### Given information

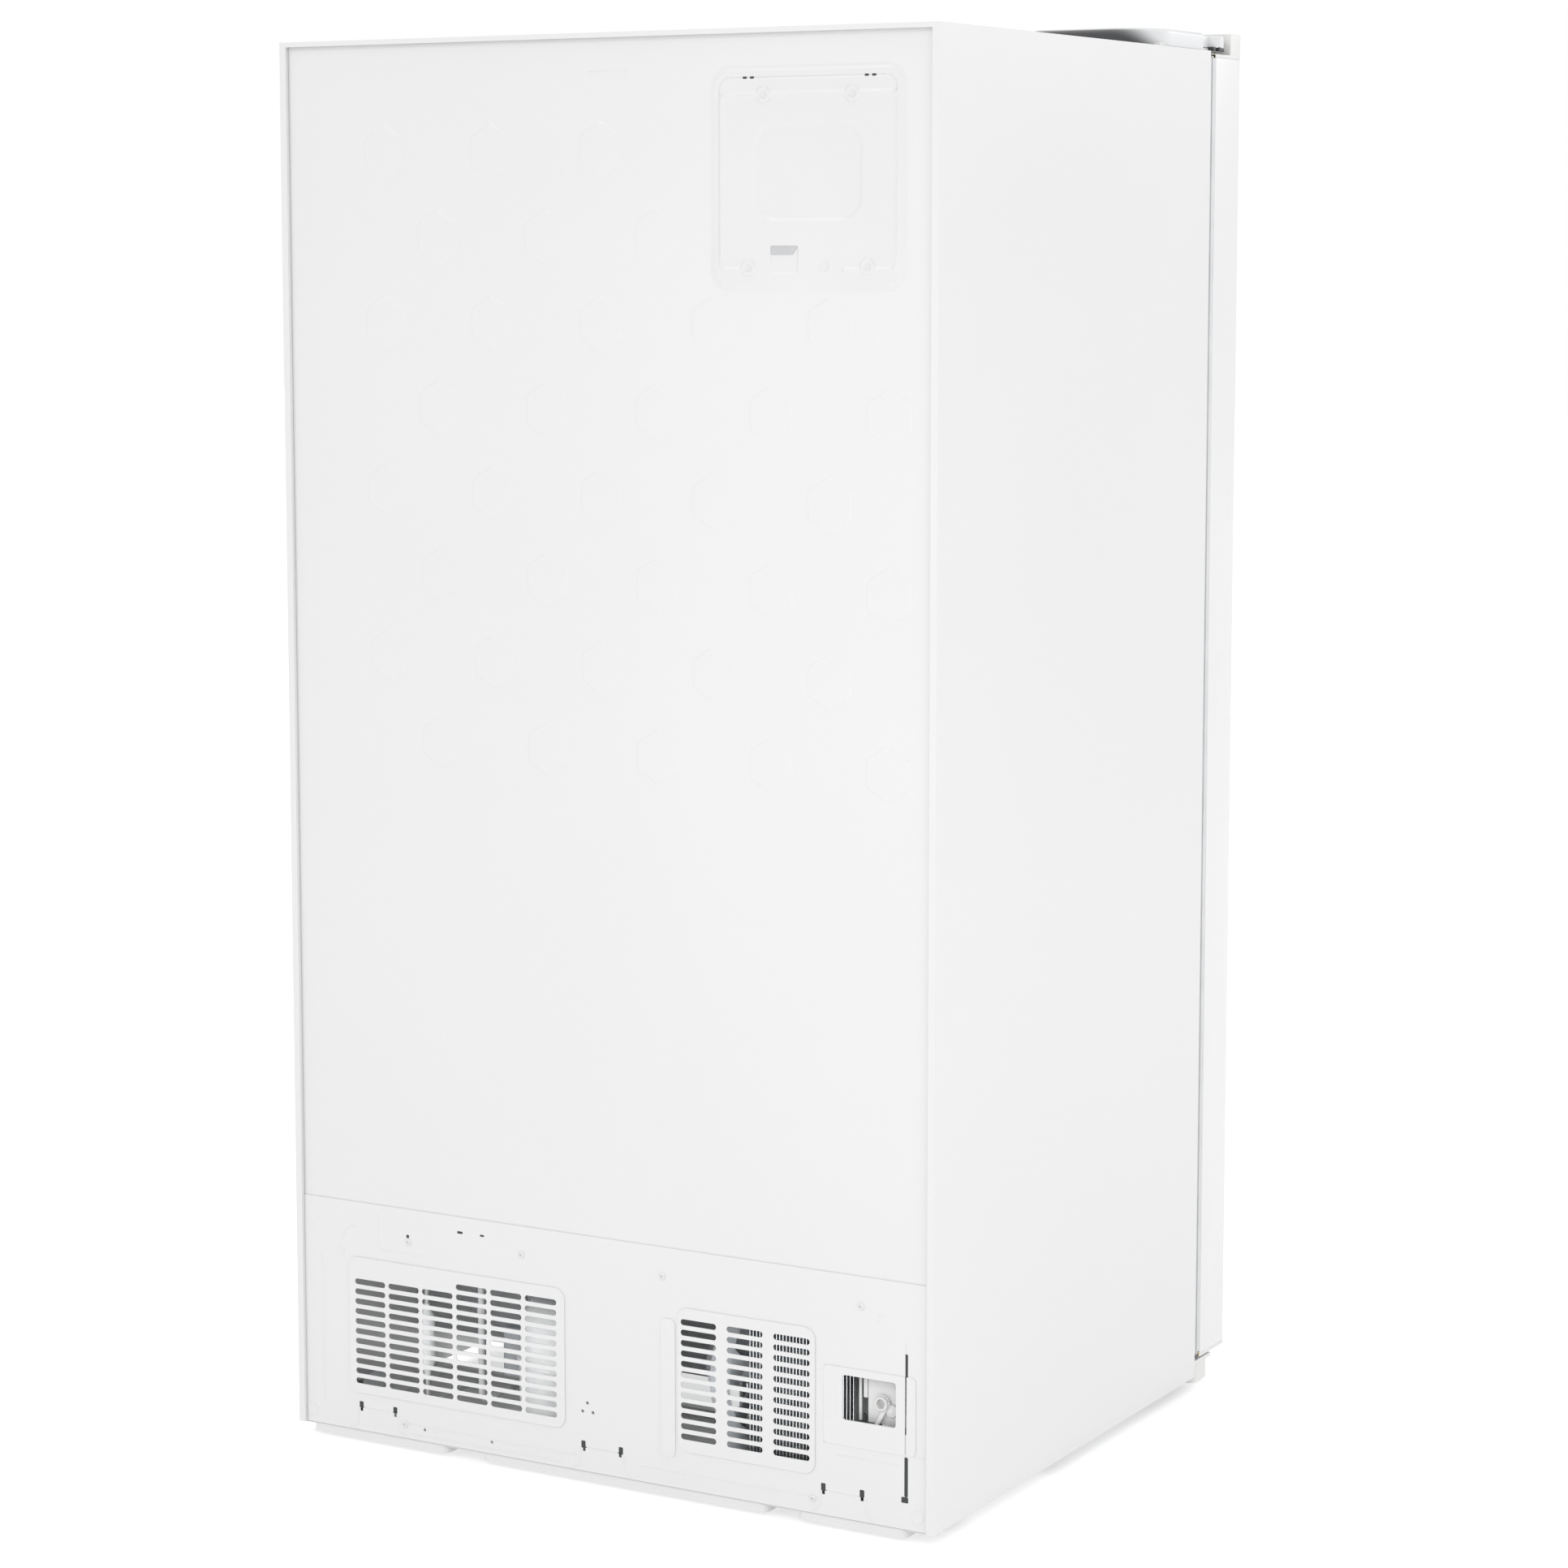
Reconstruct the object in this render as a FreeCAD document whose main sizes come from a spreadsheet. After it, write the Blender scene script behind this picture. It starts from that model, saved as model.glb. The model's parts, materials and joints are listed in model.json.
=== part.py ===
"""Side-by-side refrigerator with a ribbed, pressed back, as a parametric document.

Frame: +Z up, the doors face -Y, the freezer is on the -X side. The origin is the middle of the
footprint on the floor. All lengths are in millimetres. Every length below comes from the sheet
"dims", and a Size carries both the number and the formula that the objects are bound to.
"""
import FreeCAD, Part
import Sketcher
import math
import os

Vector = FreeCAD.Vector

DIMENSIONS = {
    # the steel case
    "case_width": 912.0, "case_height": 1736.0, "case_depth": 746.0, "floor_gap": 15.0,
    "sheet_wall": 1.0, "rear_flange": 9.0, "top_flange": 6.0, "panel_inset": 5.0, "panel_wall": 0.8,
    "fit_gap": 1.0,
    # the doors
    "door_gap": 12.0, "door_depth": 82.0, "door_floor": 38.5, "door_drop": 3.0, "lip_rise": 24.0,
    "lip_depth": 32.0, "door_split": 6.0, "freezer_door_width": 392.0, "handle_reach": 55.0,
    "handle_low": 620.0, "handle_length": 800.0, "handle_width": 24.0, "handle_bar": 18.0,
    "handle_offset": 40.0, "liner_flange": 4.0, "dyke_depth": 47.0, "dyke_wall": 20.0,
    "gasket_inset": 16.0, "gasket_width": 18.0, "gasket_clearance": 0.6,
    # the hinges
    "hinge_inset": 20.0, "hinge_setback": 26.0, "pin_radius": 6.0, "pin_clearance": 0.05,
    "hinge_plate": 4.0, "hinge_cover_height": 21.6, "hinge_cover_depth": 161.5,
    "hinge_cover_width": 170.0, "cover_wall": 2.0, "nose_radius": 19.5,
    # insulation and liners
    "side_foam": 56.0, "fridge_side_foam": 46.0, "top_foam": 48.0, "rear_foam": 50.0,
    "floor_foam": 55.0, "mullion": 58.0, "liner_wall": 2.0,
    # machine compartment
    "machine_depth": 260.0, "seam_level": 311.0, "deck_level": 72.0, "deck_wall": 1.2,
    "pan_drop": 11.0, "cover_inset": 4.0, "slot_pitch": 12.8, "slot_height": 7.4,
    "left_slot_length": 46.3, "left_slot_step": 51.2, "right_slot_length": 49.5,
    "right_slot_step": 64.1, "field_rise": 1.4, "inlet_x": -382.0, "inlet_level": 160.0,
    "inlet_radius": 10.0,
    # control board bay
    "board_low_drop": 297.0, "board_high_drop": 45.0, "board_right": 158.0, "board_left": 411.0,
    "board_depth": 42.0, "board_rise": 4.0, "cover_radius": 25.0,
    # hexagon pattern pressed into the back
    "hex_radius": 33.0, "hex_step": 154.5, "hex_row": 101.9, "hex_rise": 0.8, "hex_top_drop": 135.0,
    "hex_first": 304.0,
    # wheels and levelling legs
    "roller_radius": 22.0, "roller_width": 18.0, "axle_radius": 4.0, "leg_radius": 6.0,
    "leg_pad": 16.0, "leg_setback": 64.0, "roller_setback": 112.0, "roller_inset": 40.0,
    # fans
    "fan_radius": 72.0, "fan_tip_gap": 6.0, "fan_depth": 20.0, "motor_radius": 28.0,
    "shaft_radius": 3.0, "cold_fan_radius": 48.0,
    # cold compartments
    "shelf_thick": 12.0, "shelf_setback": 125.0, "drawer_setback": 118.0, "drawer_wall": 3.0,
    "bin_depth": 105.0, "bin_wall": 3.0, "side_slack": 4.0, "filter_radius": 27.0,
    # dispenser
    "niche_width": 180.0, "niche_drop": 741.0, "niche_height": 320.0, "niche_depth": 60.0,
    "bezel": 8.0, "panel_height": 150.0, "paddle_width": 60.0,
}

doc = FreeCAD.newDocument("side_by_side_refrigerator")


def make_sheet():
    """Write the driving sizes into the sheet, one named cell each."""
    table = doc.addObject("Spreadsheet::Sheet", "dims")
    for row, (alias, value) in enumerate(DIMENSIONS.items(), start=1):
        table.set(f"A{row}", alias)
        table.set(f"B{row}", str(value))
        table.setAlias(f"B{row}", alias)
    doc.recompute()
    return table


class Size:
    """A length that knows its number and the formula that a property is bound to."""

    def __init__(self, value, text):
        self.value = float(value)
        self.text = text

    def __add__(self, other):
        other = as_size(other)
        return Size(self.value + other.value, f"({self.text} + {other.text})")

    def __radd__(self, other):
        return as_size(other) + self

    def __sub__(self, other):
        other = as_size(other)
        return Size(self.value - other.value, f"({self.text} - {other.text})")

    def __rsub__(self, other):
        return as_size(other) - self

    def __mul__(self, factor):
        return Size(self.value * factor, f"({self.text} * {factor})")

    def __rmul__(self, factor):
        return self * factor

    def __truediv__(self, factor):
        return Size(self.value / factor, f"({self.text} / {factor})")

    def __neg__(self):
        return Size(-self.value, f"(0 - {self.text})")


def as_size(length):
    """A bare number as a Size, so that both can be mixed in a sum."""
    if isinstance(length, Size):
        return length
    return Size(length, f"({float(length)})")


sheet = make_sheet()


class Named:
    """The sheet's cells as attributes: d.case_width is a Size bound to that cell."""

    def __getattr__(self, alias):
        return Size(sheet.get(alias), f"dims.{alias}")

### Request
Find the lines that include the string "FreeCAD", then copy each of them.

### Final result
Reconstruct the object in this render as a FreeCAD document whose main sizes come from a spreadsheet. After it, write the Blender scene script behind this picture. It starts from that model, saved as model.glb. The model's parts, materials and joints are listed in model.json.
import FreeCAD, Part
Vector = FreeCAD.Vector
doc = FreeCAD.newDocument("side_by_side_refrigerator")